Paul McKee’s legal woes are growing.
PNC Bank filed a federal lawsuit late last week in the Southern District of Illinois. It claims McKee, several of his holding companies and the former Corn Belt Bank & Trust defaulted on an $8 million loan from a PNC predecessor.
The loan was for McKee’s 193-acre development Three Springs at Shiloh in St. Clair County. The planned mixed-use development was to include retail, office and residential space, much like McKee’s Winghaven in St. Charles County.
But those plans did not come to pass. In a statement, McKee's spokesman Jim Gradl said the project had taken longer than expected.
"We have enjoyed a good working relationship with PNC Bank over a number of years in connection with our project in Shiloh, Ill.," Gradl said. "Unfortunately the timeline for the project extended far beyond anybody's original expectations."
In May 2006, the suit claims, McKee's holding company Havenhills Investment Company, LLC and Corn Belt Bank & Trust, as trustee of an entity called Land Trust #125, took out a $3.7 million loan from National City Bank. A second loan of $8.3 million in November of that year superseded the first loan, according to the suit.
By June 2009 McKee had entered into a forbearance agreement with National City Bank; it was followed by a second agreement in September of that year. National City Bank merged with PNC in November 2009. PNC claims McKee and several of his holding companies entered into a third forbearance agreement in May 2012. The bank demanded full payment in August 2014.

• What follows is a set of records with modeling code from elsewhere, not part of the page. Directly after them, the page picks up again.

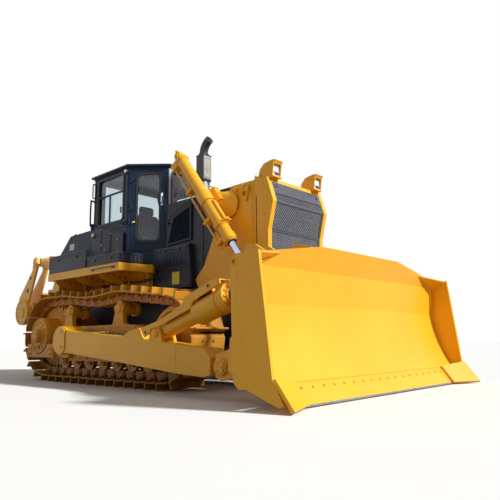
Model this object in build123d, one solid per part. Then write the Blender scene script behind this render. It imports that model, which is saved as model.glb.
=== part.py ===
from build123d import *
import math
import os

# Crawler dozer with a straight tilting blade and a rear ripper. Sizes are millimetres.
# While modelling, X runs forward from the sprockets' axle, Y to the left, Z up from the ground.
# Where a piece has a twin, the left one is modelled and the right one is its mirror image.

# Running gear
track_y = 1070
shoe_width = 560
shoe_count = 41
plate_thick = 20
grouser_height = 80
grouser_thick = 26
shoe_gap = 14
pin_to_plate = 95
rail_depth = 45
rail_inner = 60
rail_outer = 115
ground_rise = 8
ground_start = 250
sprocket_pin_r = 537
idler_pin_r = 467
idler_x = 3150
bottom_pin_z = grouser_height + pin_to_plate
idler_z = bottom_pin_z + idler_pin_r
sprocket_z = bottom_pin_z + ground_rise + sprocket_pin_r
carrier_x = (680, 2050)
carrier_pin_z = (1254, 1243)
sag = 62
sprocket_teeth = 29
wheel_gap = 0.4
run_gap = 0.3

# Track frames
frame_inner = track_y - 200
frame_outer = track_y + 200
frame_bottom = 470
frame_top = 850
frame_rear = 600
frame_front = 2640
frame_guard = 18
roller_x = [520 + 360 * i for i in range(7)]
roller_r = 104
hub_r = 290
hub_outer = track_y + 330
hub_boss = hub_outer + 80

# Push arms and their linkage
arm_y = track_y + 490
arm_half = 140
trunnion = (1250, 640)
trunnion_r = 90
bush_r = 120
arm_cap_r = 205
ball = (4570, 348)
ball_r = 105
eye_half = 60
ball_bore_r = 70.5
ball_pin_r = 40
ball_drift = 8.5
strut_foot = (3420, 710)
strut_head = (4920, 1180)
strut_eye_r = 75
foot_bore_r = 50
foot_pin_r = 38
tilt_rod_r = 55
tilt_barrel_r = 140
tilt_tube_r = 92

# Lift cylinders
lift_y = 850
yoke = (3400, 2500)
lift_eye = (4719, 739)
lift_r = 82
lift_bore = 62
lift_rod_r = 45
lift_tail = 845
lift_foot = 810
yoke_pin_r = 55

# Blade
blade_half = 2065
blade_skin = 40
end_plate = 36
lip_z = 1610
lip_x = 5284
crease = (5190, 1340)
belly = (5170, 960)
edge_top = (5426, 224)
edge_tip = (5586, 17)
flat_half = 850
corner_z = 1435
edge_half = blade_half - 447
seam_y = 560
ground_gap = 10
corner_tip = (5766, blade_half, 10)
lift_hole_r = 30

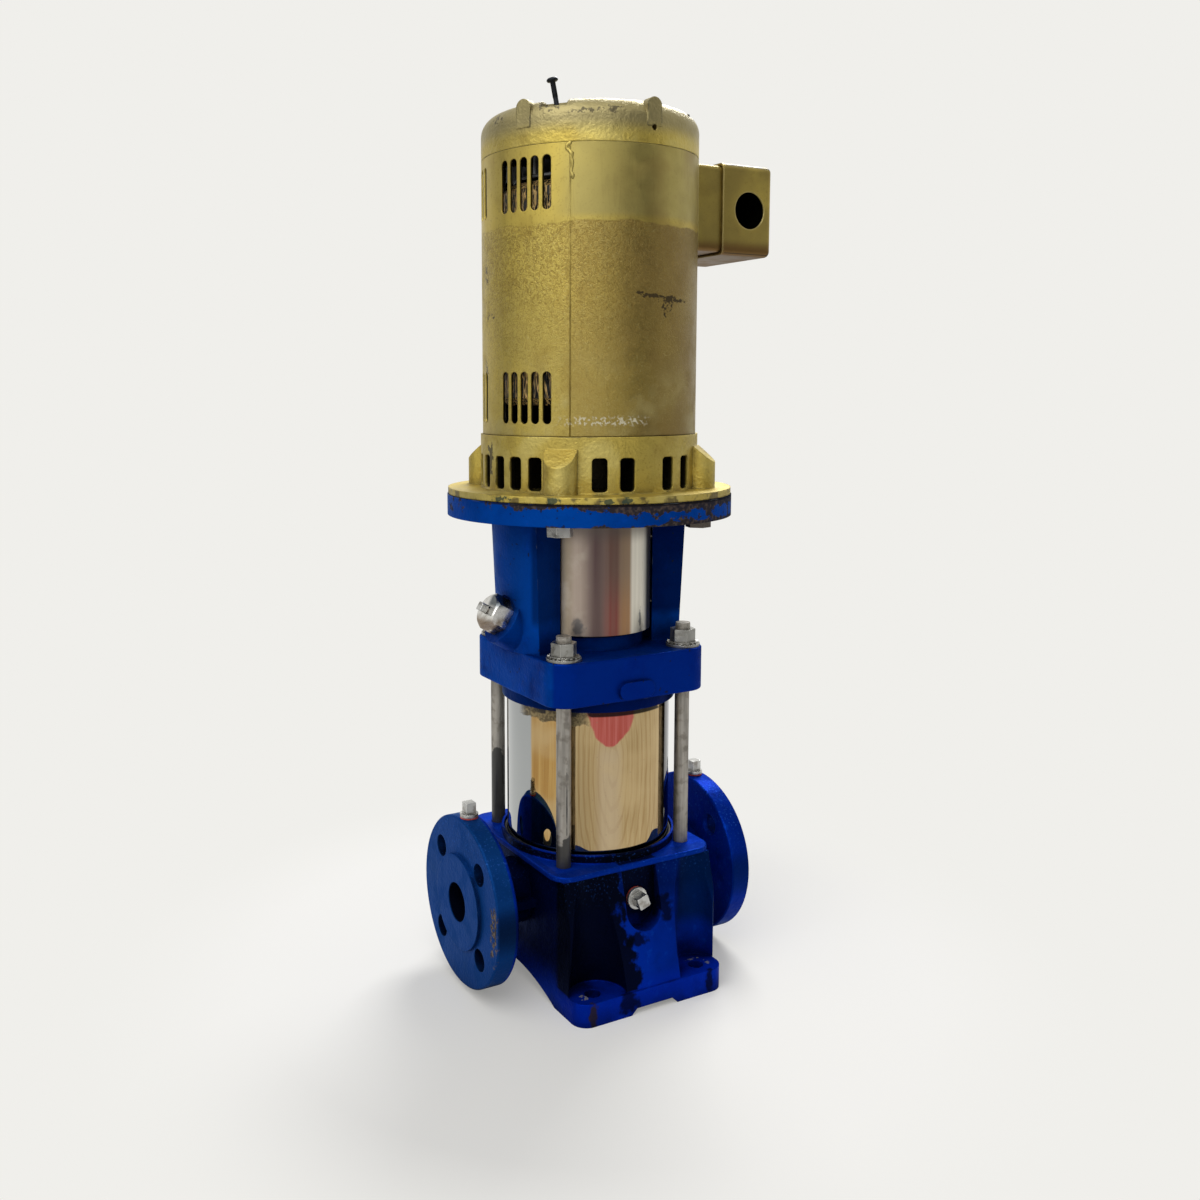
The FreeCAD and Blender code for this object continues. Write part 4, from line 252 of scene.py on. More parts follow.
class Finish:
    """A material in the making: colour, roughness and height are built up in turn."""

    def __init__(self, name, colour, metallic=0.0, roughness=0.5):
        self.material = bpy.data.materials.new(name)
        self.material.use_nodes = True
        self.tree = self.material.node_tree
        self.shader = self.tree.nodes["Principled BSDF"]
        self.place = put(self.tree, "ShaderNodeTexCoord").outputs["Object"]
        self.colour = colour
        self.roughness = roughness
        self.metallic = metallic
        self.height = None
        self.normal = None

    def blotches(self, size, low, high, fineness=4.0, warp=0.0, place=None):
        return use(self.tree, BLOTCHES, Place=place or self.place, Size=size, Low=low, High=high,
                   Fineness=fineness, Warp=warp)

    def spot(self, centre, reach, ragged=0.6, grain=250.0, soft=0.25):
        return use(self.tree, SPOT, Place=self.place, Centre=centre, Reach=reach, Ragged=ragged,
                   Grain=grain, Soft=soft)

    def stretched(self, x, y, z):
        """The place, drawn out along an axis, for streaks and brush lines."""
        return put(self.tree, "ShaderNodeMapping", {"Vector": self.place, "Scale": (x, y, z)}
                   ).outputs[0]

    def axes(self, place=None):
        split = put(self.tree, "ShaderNodeSeparateXYZ", {0: place or self.place})
        return split.outputs[0], split.outputs[1], split.outputs[2]

    def front_axes(self):
        """Across, away and up, turned so that across runs past the front left corner."""
        turned = put(self.tree, "ShaderNodeMapping",
                     {"Vector": self.place, "Rotation": (0.0, 0.0, FRONT_TURN)})
        return self.axes(turned.outputs[0])

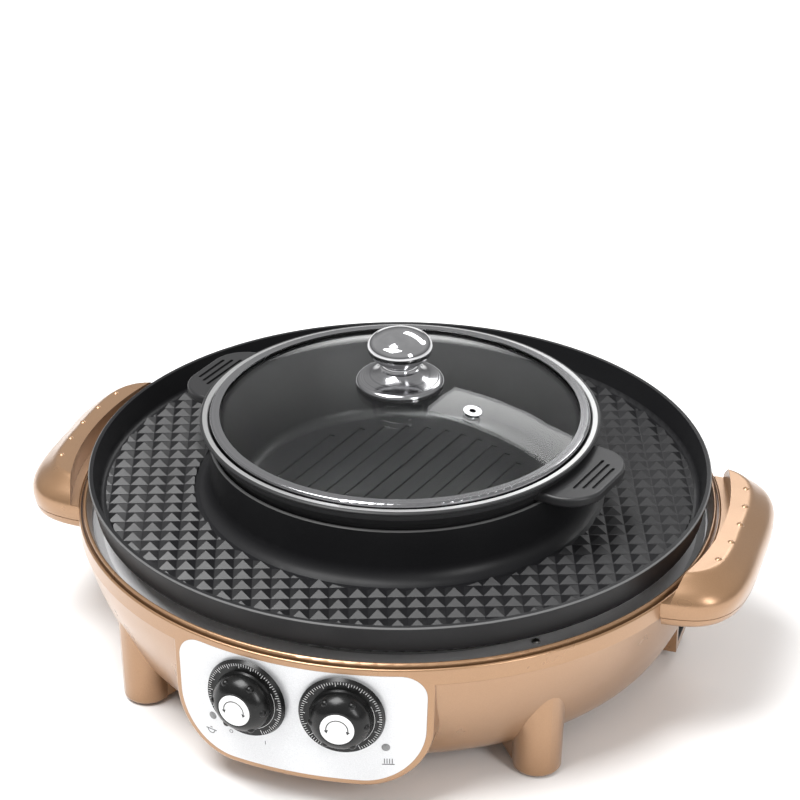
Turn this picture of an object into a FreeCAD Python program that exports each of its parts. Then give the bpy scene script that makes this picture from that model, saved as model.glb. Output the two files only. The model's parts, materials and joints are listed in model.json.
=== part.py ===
"""Table-top electric hot pot with a ring-shaped grill pan, a lift-out pot and a glass lid.

Millimetres. +Z runs up along the pot's axis from the surface that the feet stand on.
The control panel faces -Y and the carrying handles lie on +X and -X.
Each sub-part is written to parts/NODE.step.
"""
import FreeCAD, Part
import math
import os

V = FreeCAD.Vector
UP = V(0, 0, 1)
ORIGIN = V(0, 0, 0)

# ------------------------------------------------------------------ driving dimensions
# general
wall = 2.5                # moulded plastic walls
sheet = 0.8               # pressed reflector sheet
seat_gap = 0.3            # rest gap under a part that lifts off
slip = 0.1                # radial play of a screw or tube in its hole
parting_gap = 0.5         # visible line between two mouldings

# housing: band, rim ring and bowl
seam_r = 212.0            # groove between the rim ring and the band
seam_z = 104.0            # top of the band
groove_w = 1.6            # width of that groove
groove_d = 2.5            # its depth
band_t = 2.0              # band outside the middle of the groove
band_h = 11.0             # height of the band above the bowl
band_round = 1.0          # rounding of its top edge
rim_rise = 2.5            # rim ring above the band
rim_round = 1.1           # rounding of the rim ring's outer and inner edges
mouth_round = 0.9
well_r = 208.7            # mouth of the well inside the rim ring
lining_r = 205.8          # well lining below the mouth
lining_t = 1.8
lining_drop = 10.5        # band top down to the lining's lower edge
lip_t = 2.2               # band's inner lip that plugs into the bowl
lip_h = 7.0               # its reach below the parting line
bowl_set_in = 0.6         # bowl behind the band's face
floor_clear = 12.0        # underside of the bowl above the table
belly_r = 191.0           # where the bowl's flank turns under
belly_z = 32.0
keel_r = 164.0            # edge of the flat underside
flank_rise = 2.0          # bulge of the flank and of the turn under it
turn_rise = 4.0

# legs and feet
leg_angles = (-135, -45, 45, 135)
leg_pitch_r = 187.0
leg_foot_r = 15.5
leg_taper = 1.5           # leg radius gained at the bowl
leg_top_z = 62.0
leg_toe = 2.5             # rounding at the foot
web_reach = 34.0          # fin from the leg in under the bowl
web_rise = 22.0
foot_pad_r = 10.0
foot_pad_h = 3.0
foot_pad_edge = 0.8
foot_pad_proud = 1.0

# bottom cover
cover_r = 126.0
cover_hole_r = 118.0
cover_t = 2.0
cover_screws = 4
cover_screw_r = 122.0
cover_vents = 12
vent_r = 84.0
vent_w = 5.0
vent_l = 34.0

# control panel
bezel_half_w = 84.5
bezel_low_half_w = 82.5
bezel_low_z = 18.6
bezel_top_drop = 2.5
bezel_top_radius = 4.0
bezel_low_radius = 42.0
bezel_round = 2.0         # rounding of the bezel's outer edge
plate_half_w = 80.5
plate_low_half_w = 78.5
plate_low_z = 22.8
plate_top_drop = 4.4
plate_top_radius = 16.0
plate_low_radius = 38.0
plate_t = 1.2
plate_proud = 0.2
notch_lap = 7.0           # bezel beyond the notch in the bowl behind it
knob_azimuth = 8.15       # each side of the panel's middle
knob_z = 71.6
boss_r = 12.0
boss_l = 8.0
lamp_azimuth = 15.2
lamp_z = 48.2
lamp_r = 2.6
lamp_l = 14.0
lamp_nose = 1.5
lens_rise = 0.7

# control knobs
dial_r = 26.8
dial_t = 3.5
dial_gap = 0.9
dome_r = 19.8
dome_h = 13.0
dome_top_r = 11.8
dial_cap_r = 10.5
dial_cap_t = 1.8
dial_cap_sink = 0.9
dial_cap_edge = 0.5
dial_bevel = 1.0
dial_draft = 1.2          # skirt's face inside its edge
grip_step = 1.5           # upright foot of the dome
grip_draft = 0.6
grip_bulge = 2.2
shaft_r = 3.0
shaft_play = 0.05
shaft_in = 14.0           # reach of the shaft behind the boss
shaft_out = 11.5          # reach of the shaft into the knob
nub_r = 2.6                # raised finger nubs on the dome
nub_sink = 1.0             # their middles below the dome's face
nub_count = 6
nub_share = 0.55           # their height on the dome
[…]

PNC claims in the suit that McKee and Carlinville National Bank, which bought Corn Belt Bank after it failed in 2009, now owe more than $10 million. It’s asking the court to put the entire development into receivership, giving control to a neutral third party until the suit is settled.
Gradl said they’re working with PNC.
"In conjunction with our lender we have developed a plan to accelerate the disposition of large areas of the project," he said.
McKee is facing two other loan default lawsuits in Missouri, both brought by Kansas City-based Titan Fish Two. The first, filed in St. Charles County in March, claims McEagle Properties owes $2.5 million. The second suit, filed in St. Louis County in April, claims Northside Regeneration owes more than $17 million.